In Japanese, さようなら is a most standard and formal greeting expression when people are leaving.

Yes, it is.

I think it is like "good-bye" in English.

I don't know the nuance of it, but I was taught "good-bye" means さようなら at school.

I recalled carefully what I usually said, and I tried speaking it out loud. I noticed that I was speaking relatively fast and lightly with a smile "さよなら(not さようなら)", "じゃあ", "それでは" or ("明日{あした} また") when I was parting with a person whom I would meet soon or next day.

That means that "さよなら" itself has no serious connotation, and I think it is rather used than "さようなら" as a casual greeting phrase.

If 「さよ(う)なら」 can be used both when you expect and do not expect to meet someone again, how can the listener know with which meaning you are using it?

It depends on the tone, the loudness and/or the speed of the voice and the expression of the person to say "さよ(う)なら", and more it depends on the situation before saying so. I think this is the same in both English and Japanese.

It seems to me that 「さよ(う)なら」 is used much more often as a daily parting phrase in some old Japanese films, e.g. those by Ozu Yasujirō. Is 「さよ(う)なら」 nowadays less often used as a daily parting phrase but more as a sign of (voluntary) permanent parting?

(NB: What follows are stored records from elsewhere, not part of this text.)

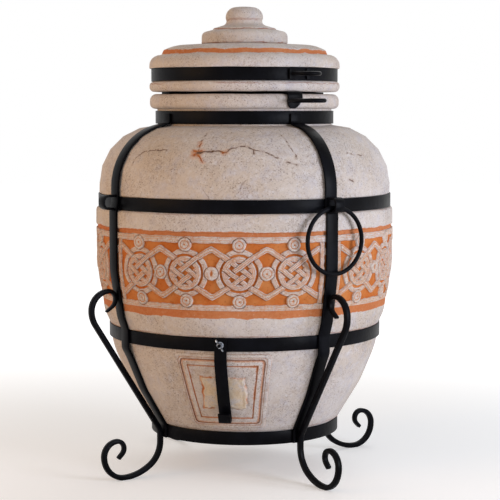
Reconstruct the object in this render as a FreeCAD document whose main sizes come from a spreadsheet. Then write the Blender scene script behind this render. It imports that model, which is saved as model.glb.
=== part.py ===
import FreeCAD, Part
import math
import os

import Sketcher
from FreeCAD import Placement, Rotation, Vector

# Clay tandoor oven with a forged frame. Millimetres, +Z up, the origin on the floor
# below the middle of the oven, the ash door towards -Y.
# Every outline is drawn in a plane through the oven's axis: x is the radius, y the height.

SIZES = {
    # clay vessel, outside
    "clay_bottom": 82.5,
    "base_seat_inset": 6.0,
    "cone_foot_height": 103.0,
    "cone_foot_inset": 42.5,
    "cone_middle_height": 174.0,
    "cone_middle_inset": 34.0,
    "cone_top_drop": 27.5,
    "cone_top_inset": 6.0,
    "cone_round": 150.0,
    "lower_seat_inset": 28.5,
    "lower_ledge_step": 2.5,
    "belly_foot_height": 315.0,
    "belly_foot_step": 13.0,
    "belly_round": 60.0,
    "belly_turn_height": 405.0,
    "belly_turn_round": 150.0,
    "belly_radius": 292.5,
    "lip_height": 519.0,
    "lip_round": 7.0,
    "middle_seat_inset": 8.5,
    "seam_height": 532.0,
    "shoulder_inset": 6.5,
    "shoulder_round": 117.0,
    "shoulder_height": 677.0,
    "neck_seat_inset": 14.5,
    "rim_bottom": 709.0,
    "rim_radius": 185.5,
    "rim_height": 737.0,
    "rim_round": 12.0,
    "edge_round": 1.5,
    # raised frieze round the belly
    "groove_top": 485.0,
    "groove_bottom": 477.5,
    "groove_depth": 3.0,
    "frieze_top": 466.0,
    "frieze_bottom": 357.0,
    "frieze_depth": 5.0,
    "rail_bottom": 342.0,
    "rail_step": 1.5,
    # clay vessel, inside
    "chamber_floor": 122.0,
    "floor_radius": 140.0,
    "floor_round": 30.0,
    "wall": 52.0,
    "throat_radius": 125.0,
    "throat_round": 30.0,
    "shoulder_wall": 54.0,
    # ash port in the front wall
    "port_top": 250.0,
    "port_bottom": 118.5,
    "port_top_width": 163.5,
    "port_bottom_width": 120.5,
    "port_corner": 8.0,
    "port_gap": 1.5,
    "sill_gap": 0.3,
    "port_taper": 3.0,
    "port_plane": 280.0,
    "port_prism_length": 160.0,
    "port_frame_width": 9.5,
    "port_frame_height": 3.5,
    "door_depth": 45.0,
    "door_rim_width": 11.0,
    "door_panel_height": 1.5,
    "boss_top": 215.5,
    "boss_bottom": 149.0,
    "boss_width": 85.0,
    "boss_height": 4.5,
    # hoops and ribs: one flat bar
    "bar_width": 25.0,
    "bar_thickness": 4.0,
    "hoop_fit": 0.2,
    "base_hoop_height": 74.5,
    "lower_hoop_height": 265.5,
    "middle_hoop_height": 519.5,
    "neck_hoop_height": 680.0,
    "rib_turn": 42.4,
    "rib_fit": 0.3,
    "rib_shoulder_fit": 2.3,
    "rib_shoulder_drop": 2.0,
    "rib_top": 700.0,
    "rib_tuck": 12.0,
    "rib_bend": 10.0,
    "rib_sweep": 150.0,
    "rib_step_height": 533.0,
    "rib_step_drop": 17.0,
    # scrolled legs: one square bar, drawn out thinner at both ends
    "leg_bar": 10.0,
    "curl_tip": 4.0,
    "foot_tip": 7.0,
    "leg_draw_length": 75.0,
    "leg_bend_height": 88.32568,
    "leg_bend": 30.0,
    "leg_top": 366.0,
    "curl_outer_round": 50.0,
    "curl_top_round": 36.0,
    "curl_inner_round": 15.0,
    "curl_end_round": 20.0,
    "curl_end_turn": 55.0,
    "curl_end_length": 14.0,
    "foot_first_round": 55.0,
    "foot_first_turn": 55.0,
    "foot_floor_round": 97.0,
    "foot_outer_round": 44.0,
    "foot_top_round": 28.0,
    "foot_inner_round": 15.0,
    "foot_end_turn": 45.0,
    "foot_end_length": 12.0,
    "foot_flat": 0.4,
    # eyes and rings
    "eye_height": 28.0,
    "eye_reach": 28.0,
    "eye_width": 20.0,
    "eye_middle": 534.0,
    "ring_rod": 8.0,
    "ring_radius": 61.0,
    "ring_stand_off": 2.7,
    "ring_drop_gap": 1.2,
    # bars under the clay
    "base_bar_gap": 0.2,
    # lid
    "seat_gap": 0.3,
    "lid_radius": 187.0,
    "lid_bead_height": 20.0,
    "lid_seat_depth": 8.0,
    "lid_top_bead": 26.0,
    "lid_bead_round": 20.0,
    "lid_bottom_round": 9.5,
    "stripe_radius": 163.5,
    "stripe_height": 10.0,
    "stripe_lean": 4.5,
    "lid_slope_radius": 140.0,
    "lid_slope_rise": 8.5,
    "lid_crown_radius": 88.0,
    "lid_crown_rise": 11.5,
    "vent_radius": 48.0,
    "lid_hollow_radius": 150.0,
    "lid_hollow_edge": 26.0,
    "lid_hollow_rise": 60.0,
    # vent cap
    "cap_plug_length": 26.0,
    "cap_plug_gap": 2.0,
    "cap_radius": 84.5,
    "cap_thickness": 23.0,
    "cap_round": 9.0,
    "cap_slope_radius": 65.0,
    "cap_slope_rise": 4.5,
    "skirt_radius": 60.0,
    "skirt_rise": 8.5,
    "cap_flare_radius": 40.0,
    "cap_flare_rise": 37.0,
    "cap_flare_round": 14.0,
    "cap_waist_radius": 33.5,
    "cap_waist_rise": 43.0,
    "knob_radius": 37.2,
    "knob_foot_rise": 6.0,
    "knob_round": 22.0,
    "knob_rise": 72.0,
    # rod grips on the lid
    "grip_rod": 8.0,
    "lid_grip_turn": 44.4,
    "lid_grip_half_width": 20.0,
    "lid_grip_reach": 46.0,
    "palm_width": 15.0,
    "palm_thickness": 3.5,
    # skewer hanger across the throat
    "hanger_turn": 39.6,
    "hanger_width": 32.0,
    "hanger_thickness": 4.0,
    "hanger_drop": 32.0,
    "hanger_bend": 6.0,
    "hanger_rim_gap": 0.5,
    "hanger_hoop_radius": 70.0,
    "hanger_grip_half_width": 16.0,
    "hanger_grip_reach": 86.0,
    "hanger_grip_height": 724.0,
    "cross_bar_overlap": 50.0,
    # strap that holds the ash door
    "stud_radius": 3.0,
    "stud_length": 20.0,
    "strap_top_rise": 24.0,
    "strap_bottom": 135.5,
    "strap_stand_off": 8.0,
    "strap_gap": 0.3,
    "strap_fold_round": 8.0,
    "strap_fold_turn": 180.0,
    "strap_fold_length": 17.0,
    "strap_width": 23.0,
    "stud_fit": 0.08,
    "stack_gap": 0.2,
    "washer_radius": 6.4,
    "washer_thickness": 1.6,
    "nut_radius": 5.2,
    "nut_length": 6.0,
    "wing_reach": 12.6,
    "wing_height": 8.0,
    "wing_thickness": 2.4,
    "wing_turn": -55.0,
    # fire grate
    "grate_throat_gap": 6.0,
    "grate_thickness": 9.0,
    "grate_height": 185.0,
    "grate_rim": 14.0,
    "grate_slot": 13.0,
    "grate_web": 11.0,
    "grate_foot_radius": 8.0,
    "grate_foot_inset": 9.0,
}

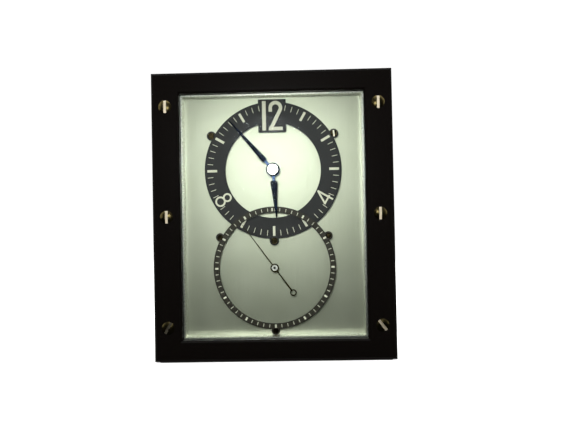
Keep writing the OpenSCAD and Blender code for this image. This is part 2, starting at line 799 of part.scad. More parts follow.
module plate_pillars() {
    screw_depth = 7;
    color(brass) for (c = pillar_c) difference() {
        rod(c, inner_y, plate_rear, pillar_r);
        rod(c, inner_y - 1, inner_y + screw_depth, movement_screw_r + seat_fit);
        rod(c, plate_rear - screw_depth, plate_rear + 1, movement_screw_r + seat_fit);
    }
}
module movement_screw(l, turn) {
    cheese_screw(movement_head_r, movement_head_t, movement_screw_r, l, turn);
}
module movement_screws() {
    bite = 5;
    color(steel) {
        for (c = pillar_c) {
            facing_front(c, plate_front) movement_screw(plate_t + bite, 17 * c[0]);
            facing_rear(c, rear_y) movement_screw(plate_t + bite, 23 * c[1]);
        }
        for (c = dial_pillar_c) facing_rear(c, inner_y) movement_screw(plate_t + bite, c[1]);
        facing_rear(pallet_foot_c(), rear_y + pallet_cock_level[1])
            cheese_screw(2.4, 1.2, movement_screw_r, pallet_cock_level[1] + 2.5, 40);
        facing_rear(balance_foot_c(), rear_y + balance_cock_level[1])
            movement_screw(balance_cock_level[1] + 2.5, 70);
    }
}
module minute_wheel_post() {
    clip = [6.2, 7];
    color(steel) {
        rod(minute_wheel_c, plate_front - clip[1], inner_y - 0.2, minute_post_r);
        motion(minute_wheel_c, clip) circle(r = 2.4);
    }
}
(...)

"さよ(う)なら" is not completely obsolete. This is usually used as a general phrase without serious meaning.

To give "さよ(う)なら" a meaning of a sign of permanent parting or the nuance of lyrical or poetic expression depends on the context before and after this phrase, and also depends on the wording such as "さようならは聞きたくない", "さようならは言わない" or "サ・ヨ・ナ・ラ".